If the image you are working with has a distinct horizontal or vertical line which you know to be level or plumb, use the Straighten tool located within the Crop tool (keyboard shortcut R) to align the image before making any lens corrections.
To align the image using a vertical line, it must be near the center of the image due to the distortion which you are about to fix. With the Crop tool active, you can either grab the Level tool located beside the Angle slider, or hold down the CTRL key and drag the cursor along the chosen line and LR will rotate the image to level or plumb.
Note: new in LR6 or LRCC is the Auto function of the crop tool which attempts to do this for you. Alternatively, the Rotate slider in Lens Corrections can be used with similar results.
Note: As is often the case in life, you don’t get something for nothing. When LR manipulates the image to fix these lines, it must also crop it. You can also crop it manually after you adjust the image, but it is easy to inadvertently leave a little gray strip somewhere along the edge of your image by not cropping it enough.
There are several ways to adjust sliders: dragging the slider itself, clicking the name of the slider and using the +/- keys, clicking the value on the right of the slider and dragging the cursor left or right, clicking the value and entering the desire value or clicking the value and using the arrow keys to make micro adjustments. I recommend the latter for accuracy.
Hovering the mouse over any of the sliders will show a grid over the image to help guide your adjustment. For this image, a -18 compensation straightens the lines right up.
If you plan on shooting architecture and utilizing this feature instead of dropping $1,400 on a tilt-shift lens, it may benefit you to activate the crop tool (keyboard shortcut R) to get an idea of how much LR cropped your image.

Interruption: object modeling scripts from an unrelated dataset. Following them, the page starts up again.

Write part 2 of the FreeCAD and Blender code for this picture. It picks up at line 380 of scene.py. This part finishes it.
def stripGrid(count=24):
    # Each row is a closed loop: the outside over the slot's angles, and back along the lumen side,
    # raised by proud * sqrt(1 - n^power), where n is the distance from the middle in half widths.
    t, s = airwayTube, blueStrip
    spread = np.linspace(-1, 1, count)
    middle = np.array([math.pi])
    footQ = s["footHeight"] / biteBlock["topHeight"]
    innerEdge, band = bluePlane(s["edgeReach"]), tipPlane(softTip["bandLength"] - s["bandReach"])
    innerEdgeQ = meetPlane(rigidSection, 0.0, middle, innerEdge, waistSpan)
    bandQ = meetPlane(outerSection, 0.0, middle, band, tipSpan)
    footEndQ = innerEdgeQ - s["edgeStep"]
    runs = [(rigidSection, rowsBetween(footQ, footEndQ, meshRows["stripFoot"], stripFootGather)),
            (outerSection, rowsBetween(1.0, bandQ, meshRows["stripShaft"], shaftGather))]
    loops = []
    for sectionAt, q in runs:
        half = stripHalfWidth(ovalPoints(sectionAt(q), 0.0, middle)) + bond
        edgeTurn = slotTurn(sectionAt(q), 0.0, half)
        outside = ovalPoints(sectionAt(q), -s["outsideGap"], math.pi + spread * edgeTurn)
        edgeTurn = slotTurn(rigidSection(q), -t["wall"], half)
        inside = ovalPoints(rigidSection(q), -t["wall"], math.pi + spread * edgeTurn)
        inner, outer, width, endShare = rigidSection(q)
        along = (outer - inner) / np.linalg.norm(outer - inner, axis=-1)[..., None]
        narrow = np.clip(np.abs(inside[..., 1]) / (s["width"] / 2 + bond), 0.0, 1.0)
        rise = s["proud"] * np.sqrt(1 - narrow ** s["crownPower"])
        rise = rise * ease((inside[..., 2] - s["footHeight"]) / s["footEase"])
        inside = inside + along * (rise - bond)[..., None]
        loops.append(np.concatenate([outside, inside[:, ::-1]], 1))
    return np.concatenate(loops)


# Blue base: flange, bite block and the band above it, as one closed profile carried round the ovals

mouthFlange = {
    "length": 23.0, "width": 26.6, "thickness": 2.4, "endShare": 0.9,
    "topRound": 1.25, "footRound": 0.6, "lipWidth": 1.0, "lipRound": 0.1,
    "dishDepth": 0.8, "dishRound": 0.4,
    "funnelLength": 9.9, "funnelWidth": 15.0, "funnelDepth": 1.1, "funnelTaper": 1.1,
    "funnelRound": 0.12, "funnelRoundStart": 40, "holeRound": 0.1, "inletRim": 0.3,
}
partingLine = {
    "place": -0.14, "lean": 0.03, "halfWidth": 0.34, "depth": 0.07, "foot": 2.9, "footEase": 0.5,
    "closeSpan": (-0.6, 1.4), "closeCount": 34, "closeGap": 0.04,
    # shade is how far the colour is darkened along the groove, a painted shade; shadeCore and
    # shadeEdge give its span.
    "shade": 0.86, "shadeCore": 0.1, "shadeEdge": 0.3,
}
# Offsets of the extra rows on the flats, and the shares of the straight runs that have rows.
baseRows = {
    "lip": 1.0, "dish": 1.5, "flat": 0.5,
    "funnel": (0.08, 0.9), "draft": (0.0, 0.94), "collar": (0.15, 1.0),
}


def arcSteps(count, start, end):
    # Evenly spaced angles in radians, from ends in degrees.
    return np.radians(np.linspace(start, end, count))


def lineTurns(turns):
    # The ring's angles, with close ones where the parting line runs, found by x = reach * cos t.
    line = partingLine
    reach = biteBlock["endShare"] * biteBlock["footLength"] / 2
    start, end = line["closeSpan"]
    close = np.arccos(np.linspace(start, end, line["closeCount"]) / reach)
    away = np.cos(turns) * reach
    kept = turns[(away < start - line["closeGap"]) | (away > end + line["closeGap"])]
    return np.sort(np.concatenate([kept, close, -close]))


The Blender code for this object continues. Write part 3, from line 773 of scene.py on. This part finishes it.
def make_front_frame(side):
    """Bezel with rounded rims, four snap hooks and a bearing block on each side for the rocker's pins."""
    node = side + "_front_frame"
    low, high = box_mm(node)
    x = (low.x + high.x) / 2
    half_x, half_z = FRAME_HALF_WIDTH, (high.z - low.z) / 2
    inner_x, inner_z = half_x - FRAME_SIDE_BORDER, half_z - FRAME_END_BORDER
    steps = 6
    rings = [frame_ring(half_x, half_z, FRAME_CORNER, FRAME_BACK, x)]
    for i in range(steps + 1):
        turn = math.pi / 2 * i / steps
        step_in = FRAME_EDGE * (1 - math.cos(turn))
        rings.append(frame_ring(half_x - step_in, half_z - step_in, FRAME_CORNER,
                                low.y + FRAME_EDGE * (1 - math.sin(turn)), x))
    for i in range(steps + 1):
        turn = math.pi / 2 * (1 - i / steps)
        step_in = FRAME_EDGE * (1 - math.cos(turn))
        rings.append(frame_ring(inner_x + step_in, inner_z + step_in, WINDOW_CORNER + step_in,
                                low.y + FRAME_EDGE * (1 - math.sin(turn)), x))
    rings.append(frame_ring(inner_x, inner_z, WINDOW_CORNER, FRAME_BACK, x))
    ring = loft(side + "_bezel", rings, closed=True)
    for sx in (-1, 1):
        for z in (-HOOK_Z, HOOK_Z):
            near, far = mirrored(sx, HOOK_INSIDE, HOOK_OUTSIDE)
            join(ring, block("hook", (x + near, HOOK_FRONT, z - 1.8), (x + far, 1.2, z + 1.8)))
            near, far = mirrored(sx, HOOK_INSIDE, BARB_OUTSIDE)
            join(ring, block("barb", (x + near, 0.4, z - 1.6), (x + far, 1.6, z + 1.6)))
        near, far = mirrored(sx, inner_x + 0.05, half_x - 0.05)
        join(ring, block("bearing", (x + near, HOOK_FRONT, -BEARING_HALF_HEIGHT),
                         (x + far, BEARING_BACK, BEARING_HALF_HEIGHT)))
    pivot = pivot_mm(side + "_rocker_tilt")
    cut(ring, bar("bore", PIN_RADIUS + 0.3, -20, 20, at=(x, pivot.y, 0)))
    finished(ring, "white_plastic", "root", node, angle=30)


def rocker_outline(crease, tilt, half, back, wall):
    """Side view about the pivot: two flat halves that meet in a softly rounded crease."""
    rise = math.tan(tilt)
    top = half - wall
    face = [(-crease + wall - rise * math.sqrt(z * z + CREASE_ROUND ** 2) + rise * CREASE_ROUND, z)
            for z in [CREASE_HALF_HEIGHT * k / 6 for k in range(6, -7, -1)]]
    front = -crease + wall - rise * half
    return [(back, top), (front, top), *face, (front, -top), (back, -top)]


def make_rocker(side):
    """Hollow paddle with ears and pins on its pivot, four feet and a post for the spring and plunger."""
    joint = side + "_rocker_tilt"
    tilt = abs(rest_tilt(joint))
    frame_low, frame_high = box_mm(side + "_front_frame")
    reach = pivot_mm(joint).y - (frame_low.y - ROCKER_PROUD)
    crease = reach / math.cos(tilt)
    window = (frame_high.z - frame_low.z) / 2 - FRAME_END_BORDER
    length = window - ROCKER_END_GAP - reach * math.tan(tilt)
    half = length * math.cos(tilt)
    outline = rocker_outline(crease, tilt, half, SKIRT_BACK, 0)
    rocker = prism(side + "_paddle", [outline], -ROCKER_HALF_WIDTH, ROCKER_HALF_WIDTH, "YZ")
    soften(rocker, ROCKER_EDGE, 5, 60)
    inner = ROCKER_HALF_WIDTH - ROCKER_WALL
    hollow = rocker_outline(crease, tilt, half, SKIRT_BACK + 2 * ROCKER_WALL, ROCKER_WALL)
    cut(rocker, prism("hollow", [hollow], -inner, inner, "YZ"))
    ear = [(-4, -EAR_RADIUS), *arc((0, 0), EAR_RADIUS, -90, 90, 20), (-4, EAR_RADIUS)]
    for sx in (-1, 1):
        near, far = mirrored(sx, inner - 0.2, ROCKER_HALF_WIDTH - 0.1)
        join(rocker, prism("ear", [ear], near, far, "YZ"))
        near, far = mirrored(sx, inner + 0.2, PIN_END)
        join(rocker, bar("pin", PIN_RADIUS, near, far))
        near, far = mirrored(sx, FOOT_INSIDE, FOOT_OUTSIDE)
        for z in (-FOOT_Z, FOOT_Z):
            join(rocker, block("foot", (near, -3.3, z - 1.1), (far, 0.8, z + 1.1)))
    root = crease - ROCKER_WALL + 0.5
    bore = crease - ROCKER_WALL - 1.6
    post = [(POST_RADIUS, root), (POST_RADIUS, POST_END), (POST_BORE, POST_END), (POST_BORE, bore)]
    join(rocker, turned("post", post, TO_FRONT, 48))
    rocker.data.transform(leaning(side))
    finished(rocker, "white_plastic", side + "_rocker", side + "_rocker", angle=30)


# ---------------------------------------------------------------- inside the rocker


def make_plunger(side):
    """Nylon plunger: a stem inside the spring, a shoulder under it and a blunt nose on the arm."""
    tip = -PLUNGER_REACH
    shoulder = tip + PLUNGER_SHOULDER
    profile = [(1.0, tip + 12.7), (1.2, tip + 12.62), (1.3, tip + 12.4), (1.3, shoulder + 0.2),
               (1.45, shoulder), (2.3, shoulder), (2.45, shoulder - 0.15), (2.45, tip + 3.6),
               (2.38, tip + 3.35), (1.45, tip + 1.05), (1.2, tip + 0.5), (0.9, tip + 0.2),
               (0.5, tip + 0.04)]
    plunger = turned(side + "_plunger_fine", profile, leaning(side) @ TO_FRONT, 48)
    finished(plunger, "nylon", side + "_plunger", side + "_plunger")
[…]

This will give you a point of reference while composing scenes in the future.
The tilt-shift effect of severely softening most of an image to isolate a small sharp strip can be simulated in post-processing very effectively. Although there are a couple of different ways to achieve this effect in Lightroom, I find the following to be the easiest and most effective.

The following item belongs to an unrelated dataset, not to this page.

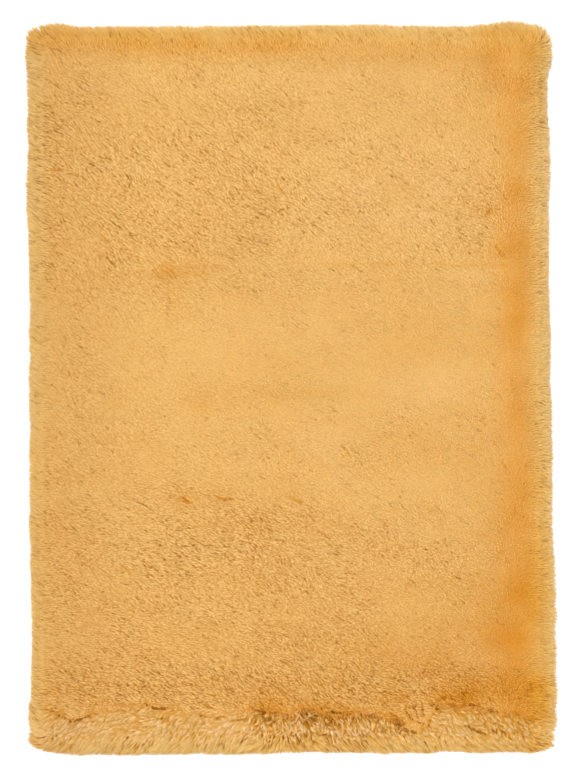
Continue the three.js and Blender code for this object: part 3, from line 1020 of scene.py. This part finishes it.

Keep in mind that not every photo is a good candidate for this effect. You can find good advice about image selection in the article An Introduction to Tilt-Shift Photography.
Boosting sharpening, contrast and saturation can help exaggerate the effect.

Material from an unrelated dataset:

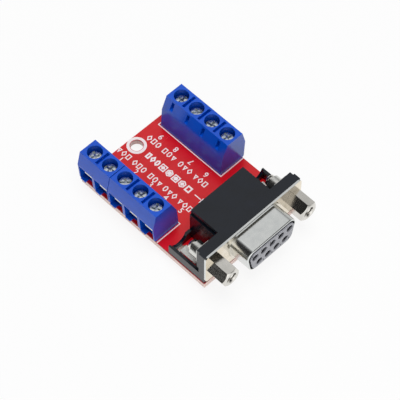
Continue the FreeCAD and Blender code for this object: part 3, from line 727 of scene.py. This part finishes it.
def solder_joint(x, y, base, tip):
    """Solder that wets its pad and climbs the lead: wide and thin below, narrow at the tip."""
    centre = (x, y, BOARD_UNDERSIDE)
    bpy.ops.object.select_all(action="DESELECT")
    bpy.ops.mesh.primitive_circle_add(vertices=28, radius=base, fill_type="NGON", location=centre)
    joint = bpy.context.object
    settle(joint)
    edit_all()
    radius = base
    for step in range(1, JOINT_STEPS + 1):
        wanted = tip + (base - tip) * (1 - step / JOINT_STEPS) ** JOINT_CURVE
        bpy.ops.mesh.extrude_region_move(
            TRANSFORM_OT_translate={"value": (0, 0, -JOINT_HEIGHT / JOINT_STEPS)})
        ratio = wanted / radius
        bpy.ops.transform.resize(value=(ratio, ratio, 1), center_override=centre)
        radius = wanted
    close_outward()
    return joint


def solder_pad(x, y, radius, width, sides=32):
    return layer_shape(x, y, radius, radius, sides=sides, width=width,
                       z=BOARD_UNDERSIDE, height=-PAD_HEIGHT)


def solder_leads():
    """Solder and a pad round each lead, and a pad round each strap's hole."""
    pads = []
    terminal_places = [(math.copysign(TERMINAL_LEAD_X, place.x), place.y)
                       for place in POLE_PLACES.values()]
    contact_places = [tail_of(contact) for contact in CONTACTS]
    for name, places, joint, pad in (
            ("terminal_solder", terminal_places, TERMINAL_JOINT, TERMINAL_PAD),
            ("contact_solder", contact_places, CONTACT_JOINT, CONTACT_PAD)):
        joints = [solder_joint(x, y, *joint) for x, y in places]
        pads += [solder_pad(x, y, *pad) for x, y in places]
        piece = finish_piece(join(joints), f"{name}_joints", "root", "solder", smooth=50)
        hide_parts(name)
    for side_name in ("left", "right"):
        strap_x = centre_of(f"strap_{side_name}").x
        pads.append(solder_pad(strap_x, STRAP_HOLE_Y, *STRAP_PAD, sides=48))
    finish_piece(join(pads), "solder_pads", "root", "solder")


# Numbers. The digits of the built-in typeface are smaller than its size by the ratio.
CAP_RATIO = 1.38
CONTACT_NUMBER_HEIGHT = 0.5 * MM
CONTACT_NUMBER_WEIGHT = 0.01 * MM
UPPER_NUMBER = (-0.85 * MM, 2.5 * MM)
LOWER_NUMBER = (1.3 * MM, -2.35 * MM)
POLE_NUMBER_HEIGHT = 1.5 * MM
POLE_NUMBER_WEIGHT = 0.02 * MM
LEFT_NUMBER_X, RIGHT_NUMBER_X = -5.45 * MM, 5.85 * MM
LEFT_NUMBER_SHIFT = -0.45 * MM


def raised_number(text, height, relief, weight):
    """A plain number lying at the origin, as thick as its relief, its strokes wider by a weight."""
    bpy.ops.object.select_all(action="DESELECT")
    bpy.ops.object.text_add(location=(0, 0, 0))
    number = bpy.context.object
    number.data.body = text
    number.data.align_x = "CENTER"
    number.data.align_y = "CENTER"
    number.data.size = height * CAP_RATIO
    number.data.offset = weight
    number.data.extrude = relief / 2
    number.data.resolution_u = 4
    bpy.ops.object.convert(target="MESH")
    return bpy.context.object


def number_contacts():
    """Small numbers on the insulator's face, one beside each contact hole, black as painted shade.
    """
    face_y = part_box("socket_shell")[0].y + RELIEF
    digits = []
    for contact in CONTACTS:
        shift_x, z = UPPER_NUMBER if contact <= LAST_UPPER_CONTACT else LOWER_NUMBER
        digit = raised_number(str(contact), CONTACT_NUMBER_HEIGHT, 2 * RELIEF,
                              CONTACT_NUMBER_WEIGHT)
        digit.rotation_euler = (math.pi / 2, 0, 0)
        digit.location = (tail_of(contact)[0] + shift_x, face_y, z)
        settle(digit)
        digits.append(digit)
    # The numbers are black as painted shade, standing for the shade in engraved digits
    finish_piece(join(digits), "contact_numbers_painted_shade", "root", "black_polyester")


def print_numbers():
    """The number of each pole on the board, beside its terminal."""
    digits = []
    for pole, place in POLE_PLACES.items():
        left = place.x < 0
        number = raised_number(str(pole), POLE_NUMBER_HEIGHT, INK_HEIGHT, POLE_NUMBER_WEIGHT)
        number.location = (LEFT_NUMBER_X if left else RIGHT_NUMBER_X,
                           place.y + (LEFT_NUMBER_SHIFT if left else 0),
                           BOARD_TOP + INK_HEIGHT / 2)
        number.rotation_euler = (0, 0, -math.pi / 2 if left else math.pi / 2)
        settle(number)
        digits.append(number)
    finish_piece(join(digits), "printed_numbers", "root", "screen_ink")


# Printed lines and shapes
LINE = 0.25 * MM
OUTLINE_GAP = 0.22 * MM
RING_GAP = 0.12 * MM
RING_WIDTH = 0.72 * MM
# Shapes of the marks: sides, turn, and how far a corner reaches along x and y for 1
SQUARE = (4, math.pi / 4, 1.3, 1.3)
DIAMOND = (4, 0, 1.08, 1.15)
TRIANGLE = (3, math.pi / 2, 1.12, 1.1)
HEXAGON = (6, math.pi / 6, 1.05, 1.05)
SMALL_KINDS = (SQUARE, DIAMOND, TRIANGLE, HEXAGON)
# Sizes of the marks in millimetres: half along x, half along y, and the width of an outline
SMALL_MARK = (0.85, 0.58, 0.25)
BOLD_MARK = (0.95, 0.62, 0.42)
PAIR_OUTER, PAIR_INNER = (1.02, 0.98, 0.3), (0.56, 0.56)
LAST_MARK = (0.95, 0.85, 0.4)
# Places of the marks in millimetres: x and the middles of the groups of three along y
SMALL_PITCH = 1.5
SMALL_GROUPS = ((-3.7, (39.3, 34.1, 28.7, 23.7, 18.7)), (3.7, (36.8, 31.55, 26.2, 21.1)))
# The bold row stands at the middle of the board, each mark at its place along y
BOLD_OUTLINES = ((34.75, SQUARE), (33.25, DIAMOND), (31.75, HEXAGON))
BOLD_PAIRS = ((29.85, SQUARE, DIAMOND), (27.7, HEXAGON, SQUARE), (25.55, SQUARE, HEXAGON),
              (23.4, HEXAGON, DIAMOND))
LAST_MARK_Y = 21.3
STROKES = ((-0.13, 0.13, 17.2, 19.2), (-0.95, 0.68, 16.75, 17.05))


def print_outlines():
    """A line round each terminal row, where it stands on the board, and the ring of the hole."""
    lines = []
    left_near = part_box("three_way_housing")[0].y - OUTLINE_GAP
    left_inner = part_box("three_way_housing")[1].x + OUTLINE_GAP
    lines.append(layer_bar(board_low.x, left_inner, left_near - LINE, left_near))
    lines.append(layer_bar(left_inner - LINE, left_inner, left_near, board_high.y - LINE))
    right_low, right_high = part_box("four_way_housing")
    right_near = right_low.y - OUTLINE_GAP / 2
    right_far = right_high.y + 2 * OUTLINE_GAP
    right_inner = right_low.x - OUTLINE_GAP / 2
    lines.append(layer_bar(right_inner - LINE, board_high.x, right_near - LINE, right_near))
    lines.append(layer_bar(right_inner - LINE, right_inner, right_near, right_far))
    lines.append(layer_bar(right_inner - LINE, board_high.x, right_far, right_far + LINE))
    hole = MOUNTS["mounting_hole"]
    radius = hole["dims"]["r_mm"] * MM + RING_GAP + RING_WIDTH
    lines.append(layer_shape(hole["pos_m"][0], hole["pos_m"][1], radius, radius, width=RING_WIDTH))
    finish_piece(join(lines), "printed_outlines", "root", "screen_ink")


def mark(kind, x, y, half_x, half_y, width=None):
    """One printed shape: solid, or an outline of a width. The lengths are in millimetres."""
    sides, turn, reach_x, reach_y = kind
    return layer_shape(x * MM, y * MM, half_x * MM * reach_x, half_y * MM * reach_y, sides, turn,
                       width * MM if width else None)


def print_marks():
    """Plain printed shapes: small outlines beside the poles, and a bold row along the middle."""
    shapes = []
    small_places = [(x, middle + step * SMALL_PITCH)
                    for x, middles in SMALL_GROUPS for middle in middles for step in (-1, 0, 1)]
    for number, (x, y) in enumerate(small_places):
        shapes.append(mark(SMALL_KINDS[number % len(SMALL_KINDS)], x, y, *SMALL_MARK))
    for y, kind in BOLD_OUTLINES:
        shapes.append(mark(kind, 0, y, *BOLD_MARK))
    for y, outer, inner in BOLD_PAIRS:
        shapes.append(mark(outer, 0, y, *PAIR_OUTER))
        shapes.append(mark(inner, 0, y, *PAIR_INNER))
    shapes.append(mark(SQUARE, 0, LAST_MARK_Y, *LAST_MARK))
    for stroke in STROKES:
        shapes.append(layer_bar(*(edge * MM for edge in stroke)))
    finish_piece(join(shapes), "printed_marks", "root", "screen_ink")


fit_sills()
lay_tracks()
solder_leads()
number_contacts()
print_outlines()
print_numbers()
print_marks()


# Studio: pale floor, plain soft light, camera at the photograph's angle

CAMERA_TARGET = Vector((-2.481, 14.942, -0.8)) * MM
CAMERA_AZIMUTH = math.radians(-44.577)
CAMERA_ELEVATION = math.radians(56.625)
CAMERA_DISTANCE = 440.318 * MM
CAMERA_LENS = 172.24
WHITE = (1, 1, 1, 1)
PAPER = (0.85, 0.85, 0.85, 1)
PAPER_GLOW = 0.88
# Round patches of the world: centre, cosines where a patch begins and is full, brightness
FRONT_FILL = ((-0.55, -0.8, -0.22), 0.25, 0.8, 1.35)
BACK_CEILING = ((0.386, 0.392, 0.835), 0.86, 0.95, 0.72)
OVERHEAD = ((0, 0, 1), 0.9, 0.98, 0.45)
ROOM_LEVEL = 0.025
# The low wall on the right: where it begins and is full along x, and where it ends along z
WALL_X = (0.45, 0.8)
WALL_Z = (0.3, 0.6)
WALL_LEVEL = 0.6
LAMP_PLACE = Vector((-0.02, -0.03, 0.5))
LAMP_AIM = Vector((0, 0.018, 0))
LAMP_SIZE = 0.36
LAMP_WATTS = 1.9


def aim(thing, direction):
    thing.rotation_mode = "QUATERNION"
    thing.rotation_quaternion = direction.to_track_quat("-Z", "Y")


def add_camera():
    back = Vector((math.sin(CAMERA_AZIMUTH) * math.cos(CAMERA_ELEVATION),
                   -math.cos(CAMERA_AZIMUTH) * math.cos(CAMERA_ELEVATION),
                   math.sin(CAMERA_ELEVATION)))
    camera = bpy.data.objects.new("camera", bpy.data.cameras.new("camera"))
    bpy.context.collection.objects.link(camera)
    camera.data.lens = CAMERA_LENS
    camera.data.clip_start = 0.01
    camera.data.clip_end = 10
    camera.location = CAMERA_TARGET + back * CAMERA_DISTANCE
    aim(camera, -back)
    bpy.context.scene.camera = camera


def add_floor():
    """White paper under the object. The camera and reflections see it mostly as plain white."""
    bpy.ops.object.select_all(action="DESELECT")
    bpy.ops.mesh.primitive_plane_add(size=6, location=(0, 0, cad_box[0].z))
    floor = bpy.context.object
    floor.name = "floor"
    material, tree, shader = new_material("studio_paper", roughness=0.9)
    shader.inputs["Base Color"].default_value = PAPER
    glow = add_node(tree, "ShaderNodeEmission", {"Color": WHITE, "Strength": 1.0})
    path = add_node(tree, "ShaderNodeLightPath")
    seen = calculate(tree, "MAXIMUM", path.outputs["Is Camera Ray"], path.outputs["Is Glossy Ray"])
    seen = calculate(tree, "MAXIMUM", seen, path.outputs["Is Transmission Ray"])
    share = calculate(tree, "MULTIPLY", seen, PAPER_GLOW)
    mixed = add_node(tree, "ShaderNodeMixShader", {
        0: share, 1: shader.outputs["BSDF"], 2: glow.outputs["Emission"]})
    tree.links.new(mixed.outputs["Shader"], tree.nodes["Material Output"].inputs["Surface"])
    floor.data.materials.append(material)


def add_lamp():
    """A soft round lamp. Gloss mirrors the pale patches of the world in its place."""
    lamp = bpy.data.objects.new("softbox", bpy.data.lights.new("softbox", "AREA"))
    bpy.context.collection.objects.link(lamp)
    lamp.data.shape = "DISK"
    lamp.data.size = LAMP_SIZE
    lamp.data.energy = LAMP_WATTS
    lamp.visible_glossy = False
    lamp.location = LAMP_PLACE
    aim(lamp, LAMP_AIM - LAMP_PLACE)


def pale_patch(tree, centre, low, high, level, base=0.0):
    """Light that grows towards a centre of the world, as its cosine goes from low to high."""
    direction = add_node(tree, "ShaderNodeTexCoord").outputs["Generated"]
    cosine = add_node(tree, "ShaderNodeVectorMath", {0: direction, 1: centre},
                      operation="DOT_PRODUCT")
    return between(tree, cosine.outputs["Value"], low, high, base, level)


def add_world():
    """Dim studio: bright in front on the left, pale low on the right and high at the back right."""
    world = bpy.data.worlds.new("studio")
    bpy.context.scene.world = world
    world.use_nodes = True
    tree = world.node_tree
    tree.nodes.clear()
    to_right = between(tree, coordinate(tree, "Generated", "X"), *WALL_X, 0, 1)
    is_low = between(tree, coordinate(tree, "Generated", "Z"), *WALL_Z, 1, 0)
    wall = calculate(tree, "MULTIPLY", calculate(tree, "MULTIPLY", to_right, is_low), WALL_LEVEL)
    level = pale_patch(tree, *FRONT_FILL, ROOM_LEVEL)
    for patch in (wall, pale_patch(tree, *BACK_CEILING), pale_patch(tree, *OVERHEAD)):
        level = calculate(tree, "ADD", level, patch)
    sky = add_node(tree, "ShaderNodeBackground", {"Color": WHITE, "Strength": level})
    white = add_node(tree, "ShaderNodeBackground", {"Color": WHITE, "Strength": 1.0})
    path = add_node(tree, "ShaderNodeLightPath")
    mixed = add_node(tree, "ShaderNodeMixShader", {
        0: path.outputs["Is Camera Ray"], 1: sky.outputs["Background"],
        2: white.outputs["Background"]})
    output = add_node(tree, "ShaderNodeOutputWorld")
    tree.links.new(mixed.outputs["Shader"], output.inputs["Surface"])


add_camera()
add_floor()
add_world()
add_lamp()
bpy.context.scene.view_settings.view_transform = "Standard"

Drag the Sharpening slider all the way down to -100. I also like to reduce Clarity which adds a bit of glow and exacerbates the effect.
This will allow you to clearly see where the effect is being applied (shift+O will rotate through different mask colors, you may find red is better one image whereas green may work on another).
Setup such things as brush size, flow, etc. Spend a few minutes experimenting with different combinations of these settings to find what works best for your image. CTRL+Z (CMD+Z on Mac) is your friend here.
Holding down the shift key while you click and drag the brush horizontally across your image will apply the effect in a straight line. The goal is to blur the entire image except for a small strip. Make one line across the upper boundary and one line across the lower boundary of the strip you wish to isolate. You can then release the shift key and paint in the remainder of the areas. The in focus strip should account for 20 per cent or less of the image area. If the strip is too big, the effect will be weak.
Repeating the previous step several times will compound the effect. To repeat the step, click on New at the top of the Adjustment Brush panel – this will remove the mask to reveal the most recently applied effects, and allow you to add a new pin (brush strokes) and repeat the process.
The effect can also be applied using the Graduated Filter tool but I find it ends up blurring the entire image to some extent and is less effective.
This is a starting point from which to experiment with the effect. Everybody’s tastes differ, so although the general process will remain constant, go crazy with the other variables and see what happens!